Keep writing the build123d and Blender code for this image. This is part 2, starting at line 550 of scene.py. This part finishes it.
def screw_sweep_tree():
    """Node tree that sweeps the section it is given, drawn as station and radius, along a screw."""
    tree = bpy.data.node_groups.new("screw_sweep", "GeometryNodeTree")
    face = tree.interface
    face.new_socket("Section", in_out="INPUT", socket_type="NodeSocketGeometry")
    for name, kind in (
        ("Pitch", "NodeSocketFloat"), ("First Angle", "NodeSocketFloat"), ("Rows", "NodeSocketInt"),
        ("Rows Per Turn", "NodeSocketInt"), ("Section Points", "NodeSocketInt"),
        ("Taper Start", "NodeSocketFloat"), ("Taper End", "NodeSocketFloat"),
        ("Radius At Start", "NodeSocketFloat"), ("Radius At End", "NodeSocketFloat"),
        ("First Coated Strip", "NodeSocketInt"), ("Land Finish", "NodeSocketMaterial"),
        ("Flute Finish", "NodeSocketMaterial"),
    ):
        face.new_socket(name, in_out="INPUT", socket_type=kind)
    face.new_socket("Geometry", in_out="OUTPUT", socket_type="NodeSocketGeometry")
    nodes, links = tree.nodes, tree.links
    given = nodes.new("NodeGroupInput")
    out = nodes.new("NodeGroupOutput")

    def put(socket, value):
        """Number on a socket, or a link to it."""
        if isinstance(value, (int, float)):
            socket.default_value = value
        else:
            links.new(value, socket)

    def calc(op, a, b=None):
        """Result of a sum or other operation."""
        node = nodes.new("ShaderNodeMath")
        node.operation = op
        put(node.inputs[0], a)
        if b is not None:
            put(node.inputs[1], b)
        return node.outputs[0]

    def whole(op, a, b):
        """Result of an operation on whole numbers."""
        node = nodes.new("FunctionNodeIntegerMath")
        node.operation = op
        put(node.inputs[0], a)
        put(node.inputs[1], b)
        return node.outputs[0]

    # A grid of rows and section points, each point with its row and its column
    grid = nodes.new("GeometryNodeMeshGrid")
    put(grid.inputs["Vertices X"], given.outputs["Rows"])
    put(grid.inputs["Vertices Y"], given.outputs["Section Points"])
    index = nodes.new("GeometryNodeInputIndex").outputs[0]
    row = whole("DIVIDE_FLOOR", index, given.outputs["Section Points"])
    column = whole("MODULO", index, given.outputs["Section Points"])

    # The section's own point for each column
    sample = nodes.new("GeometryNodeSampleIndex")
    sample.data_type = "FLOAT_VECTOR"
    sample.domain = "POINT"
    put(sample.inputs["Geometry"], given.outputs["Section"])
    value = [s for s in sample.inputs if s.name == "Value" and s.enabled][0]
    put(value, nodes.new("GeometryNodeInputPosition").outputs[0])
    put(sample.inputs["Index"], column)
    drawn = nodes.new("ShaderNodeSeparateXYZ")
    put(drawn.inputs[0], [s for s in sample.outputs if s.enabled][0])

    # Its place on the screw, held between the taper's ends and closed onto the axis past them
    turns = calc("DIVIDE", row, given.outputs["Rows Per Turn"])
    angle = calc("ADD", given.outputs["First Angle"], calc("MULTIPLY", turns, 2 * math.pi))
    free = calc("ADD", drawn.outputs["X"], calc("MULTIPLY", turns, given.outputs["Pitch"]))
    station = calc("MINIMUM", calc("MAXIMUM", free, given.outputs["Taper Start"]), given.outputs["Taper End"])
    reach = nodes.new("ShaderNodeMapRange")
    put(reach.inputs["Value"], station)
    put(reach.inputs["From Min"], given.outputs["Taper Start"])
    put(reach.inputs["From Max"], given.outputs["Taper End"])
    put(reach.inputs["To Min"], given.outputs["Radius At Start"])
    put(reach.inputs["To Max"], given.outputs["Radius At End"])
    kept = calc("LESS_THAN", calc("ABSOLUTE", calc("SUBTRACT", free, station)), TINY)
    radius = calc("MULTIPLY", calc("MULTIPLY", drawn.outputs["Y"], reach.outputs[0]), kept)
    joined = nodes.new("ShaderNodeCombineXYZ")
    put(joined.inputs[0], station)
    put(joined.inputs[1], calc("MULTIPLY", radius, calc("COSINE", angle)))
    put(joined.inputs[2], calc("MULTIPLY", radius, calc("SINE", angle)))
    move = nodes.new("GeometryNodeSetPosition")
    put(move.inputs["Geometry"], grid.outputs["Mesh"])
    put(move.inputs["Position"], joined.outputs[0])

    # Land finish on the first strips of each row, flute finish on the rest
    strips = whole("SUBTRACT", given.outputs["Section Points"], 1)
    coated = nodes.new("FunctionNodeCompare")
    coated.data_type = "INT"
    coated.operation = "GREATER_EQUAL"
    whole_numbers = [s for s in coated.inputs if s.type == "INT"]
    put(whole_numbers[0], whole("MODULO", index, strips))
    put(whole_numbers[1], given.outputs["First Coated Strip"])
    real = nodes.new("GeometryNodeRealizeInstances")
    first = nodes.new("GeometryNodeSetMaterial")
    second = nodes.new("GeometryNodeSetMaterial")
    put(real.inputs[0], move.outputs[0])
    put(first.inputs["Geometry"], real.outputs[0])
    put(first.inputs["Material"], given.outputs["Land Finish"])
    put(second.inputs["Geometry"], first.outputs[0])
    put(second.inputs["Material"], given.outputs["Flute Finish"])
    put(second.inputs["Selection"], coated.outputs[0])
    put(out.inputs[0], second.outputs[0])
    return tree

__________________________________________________

Exactly reproduce the material above.

* [RESPONSE]:
Keep writing the build123d and Blender code for this image. This is part 2, starting at line 550 of scene.py. This part finishes it.
def screw_sweep_tree():
    """Node tree that sweeps the section it is given, drawn as station and radius, along a screw."""
    tree = bpy.data.node_groups.new("screw_sweep", "GeometryNodeTree")
    face = tree.interface
    face.new_socket("Section", in_out="INPUT", socket_type="NodeSocketGeometry")
    for name, kind in (
        ("Pitch", "NodeSocketFloat"), ("First Angle", "NodeSocketFloat"), ("Rows", "NodeSocketInt"),
        ("Rows Per Turn", "NodeSocketInt"), ("Section Points", "NodeSocketInt"),
        ("Taper Start", "NodeSocketFloat"), ("Taper End", "NodeSocketFloat"),
        ("Radius At Start", "NodeSocketFloat"), ("Radius At End", "NodeSocketFloat"),
        ("First Coated Strip", "NodeSocketInt"), ("Land Finish", "NodeSocketMaterial"),
        ("Flute Finish", "NodeSocketMaterial"),
    ):
        face.new_socket(name, in_out="INPUT", socket_type=kind)
    face.new_socket("Geometry", in_out="OUTPUT", socket_type="NodeSocketGeometry")
    nodes, links = tree.nodes, tree.links
    given = nodes.new("NodeGroupInput")
    out = nodes.new("NodeGroupOutput")

    def put(socket, value):
        """Number on a socket, or a link to it."""
        if isinstance(value, (int, float)):
            socket.default_value = value
        else:
            links.new(value, socket)

    def calc(op, a, b=None):
        """Result of a sum or other operation."""
        node = nodes.new("ShaderNodeMath")
        node.operation = op
        put(node.inputs[0], a)
        if b is not None:
            put(node.inputs[1], b)
        return node.outputs[0]

    def whole(op, a, b):
        """Result of an operation on whole numbers."""
        node = nodes.new("FunctionNodeIntegerMath")
        node.operation = op
        put(node.inputs[0], a)
        put(node.inputs[1], b)
        return node.outputs[0]

    # A grid of rows and section points, each point with its row and its column
    grid = nodes.new("GeometryNodeMeshGrid")
    put(grid.inputs["Vertices X"], given.outputs["Rows"])
    put(grid.inputs["Vertices Y"], given.outputs["Section Points"])
    index = nodes.new("GeometryNodeInputIndex").outputs[0]
    row = whole("DIVIDE_FLOOR", index, given.outputs["Section Points"])
    column = whole("MODULO", index, given.outputs["Section Points"])

    # The section's own point for each column
    sample = nodes.new("GeometryNodeSampleIndex")
    sample.data_type = "FLOAT_VECTOR"
    sample.domain = "POINT"
    put(sample.inputs["Geometry"], given.outputs["Section"])
    value = [s for s in sample.inputs if s.name == "Value" and s.enabled][0]
    put(value, nodes.new("GeometryNodeInputPosition").outputs[0])
    put(sample.inputs["Index"], column)
    drawn = nodes.new("ShaderNodeSeparateXYZ")
    put(drawn.inputs[0], [s for s in sample.outputs if s.enabled][0])

    # Its place on the screw, held between the taper's ends and closed onto the axis past them
    turns = calc("DIVIDE", row, given.outputs["Rows Per Turn"])
    angle = calc("ADD", given.outputs["First Angle"], calc("MULTIPLY", turns, 2 * math.pi))
    free = calc("ADD", drawn.outputs["X"], calc("MULTIPLY", turns, given.outputs["Pitch"]))
    station = calc("MINIMUM", calc("MAXIMUM", free, given.outputs["Taper Start"]), given.outputs["Taper End"])
    reach = nodes.new("ShaderNodeMapRange")
    put(reach.inputs["Value"], station)
    put(reach.inputs["From Min"], given.outputs["Taper Start"])
    put(reach.inputs["From Max"], given.outputs["Taper End"])
    put(reach.inputs["To Min"], given.outputs["Radius At Start"])
    put(reach.inputs["To Max"], given.outputs["Radius At End"])
    kept = calc("LESS_THAN", calc("ABSOLUTE", calc("SUBTRACT", free, station)), TINY)
    radius = calc("MULTIPLY", calc("MULTIPLY", drawn.outputs["Y"], reach.outputs[0]), kept)
    joined = nodes.new("ShaderNodeCombineXYZ")
    put(joined.inputs[0], station)
    put(joined.inputs[1], calc("MULTIPLY", radius, calc("COSINE", angle)))
    put(joined.inputs[2], calc("MULTIPLY", radius, calc("SINE", angle)))
    move = nodes.new("GeometryNodeSetPosition")
    put(move.inputs["Geometry"], grid.outputs["Mesh"])
    put(move.inputs["Position"], joined.outputs[0])

    # Land finish on the first strips of each row, flute finish on the rest
    strips = whole("SUBTRACT", given.outputs["Section Points"], 1)
    coated = nodes.new("FunctionNodeCompare")
    coated.data_type = "INT"
    coated.operation = "GREATER_EQUAL"
    whole_numbers = [s for s in coated.inputs if s.type == "INT"]
    put(whole_numbers[0], whole("MODULO", index, strips))
    put(whole_numbers[1], given.outputs["First Coated Strip"])
    real = nodes.new("GeometryNodeRealizeInstances")
    first = nodes.new("GeometryNodeSetMaterial")
    second = nodes.new("GeometryNodeSetMaterial")
    put(real.inputs[0], move.outputs[0])
    put(first.inputs["Geometry"], real.outputs[0])
    put(first.inputs["Material"], given.outputs["Land Finish"])
    put(second.inputs["Geometry"], first.outputs[0])
    put(second.inputs["Material"], given.outputs["Flute Finish"])
    put(second.inputs["Selection"], coated.outputs[0])
    put(out.inputs[0], second.outputs[0])
    return tree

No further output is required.